3. Also, Directors should not enter into, without the prior approval of the disinterested members of the Board, any transaction or relationship with the company in which they will have a financial or personal interest (either directly or indirectly, such as through a family member or other person or organization with which they are associated), or any transaction or situation which otherwise involves conflict of interest. If any actual or potential conflict of interest arises for a director, or a situation arises giving the appearance of an actual or potential conflict, the director shall promptly inform the Chairman of the Board or the Chairman of the Governance / Remuneration Committee. The Board, after consultation with the company counsel, will take appropriate steps to identify the actual or apparent conflicts and ensure that all directors voting on an issue are disinterested with respect to that issue.

 

4. The Company’s Directors are expected to avoid any actual or apparent conflict between their own personal interests and the interest of the Company. A conflict of interest can arise when a director takes actions or has personal interests that may interfere with his or her objective and effective performance of work for the Company. For example, directors are expected to avoid actual or apparent conflict in dealings with suppliers, customers, competitors, and other third parties.

 

5. Directors are also expected to refrain from taking for themselves or exploiting opportunities discovered through their use of corporate assets or through their positions with the Company unless the Company has already been offered the opportunity and turned it down.

 

6. Directors must maintain the confidentiality of all information so entrusted to them, except when disclosure is authorized or legally mandated. Confidential or proprietary information of the Company, and of other companies, includes any non-public information that would be harmful to the relevant company or useful or helpful to competitors if disclosed.

 

7. Directors are expected to avoid securities transactions based on material, nonpublic information learned through their positions with the Company. Directors are expected to refrain from competing with the Company.

 

8. It is the policy of the company that directors are expected to protect the assets of the Company and use them efficiently to advance the interests of the Company. Those assets include tangible and intangible assets, such as confidential information of the Company. No director should use or disclose at any time during or subsequent to employment or other service to the Company, without proper authority or mandate, confidential information obtained from any source in the course of the Company’s business.
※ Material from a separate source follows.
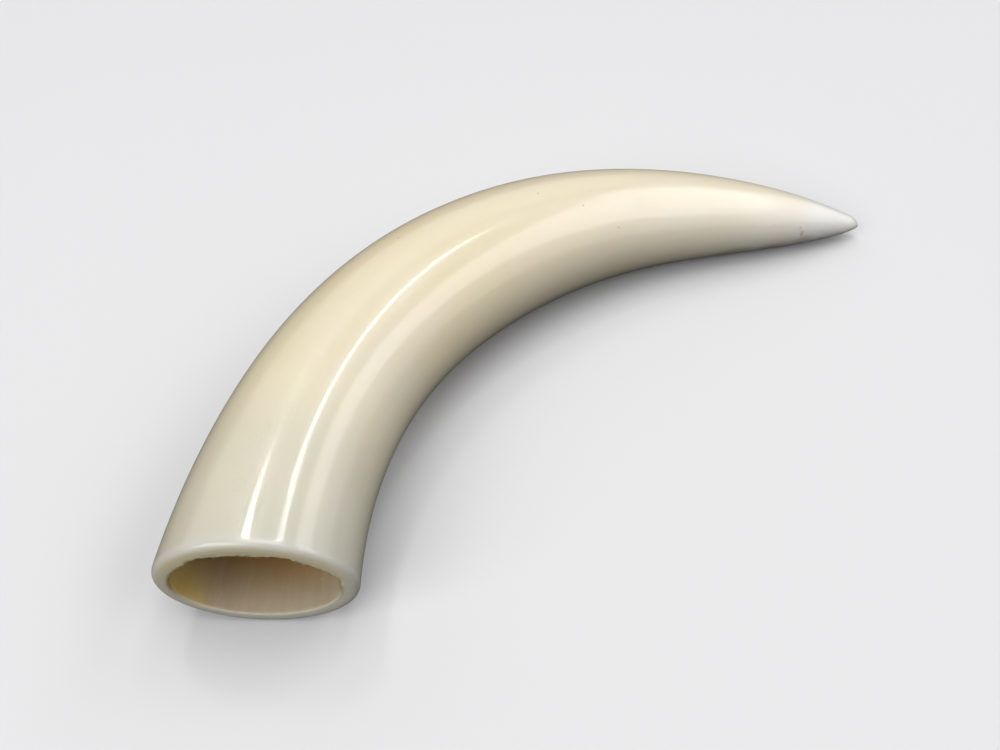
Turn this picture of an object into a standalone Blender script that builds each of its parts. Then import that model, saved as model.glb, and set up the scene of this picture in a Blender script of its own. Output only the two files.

Examples of confidential information include nonpublic information about the Company’s plans, earnings, financial forecasts, business forecasts, discoveries, competitive bids, technologies and personnel.

 

9. It is the policy of the Company to take commercial decisions from a commercial standpoint. This would sometimes require the company to seek or engage in holding constructive relationship with organizations and individuals doing business, or seeking to do business with the Company. At times, this may require the giving or receiving of incidental business gifts and entertainment. Directors who are providing or receiving third-party gifts and entertainment on behalf of the Company are expected to exercise good judgment in each case, taking into account considerations that include the character and type of gift or entertainment being offered as well as its purpose. As such, all expenditures for gifts and entertainment provided by the Corporation must be accurately recorded in the books and the records of the Company. Otherwise, no Director or Executive Officer shall solicit or accept gifts, payments, loans, services or any form of compensation from suppliers, customers, competitors or others seeking to do business with the Company.

 

10. Directors should not seek competitive advantages through illegal or unethical business practices. Each Director should endeavour to deal fairly with the Company’s customers, service providers, suppliers, competitors and employees.

 

11. Cases of misconduct should be reported to the Board’s Chairman who will decide on any reactions.

 

12. The Directors should consult with the Company Secretary in case there are any doubts about conflicting or personal interests, use of information obtained through their positions with the Company etc.

 

13. This Code of Conduct does apply to the Company’s Company Secretary.

 

14. Directors should consult with the Chairman of the Board or Chairman Governance / Remuneration Committee if they want to sell or buy 25% or more of their shares in the Company.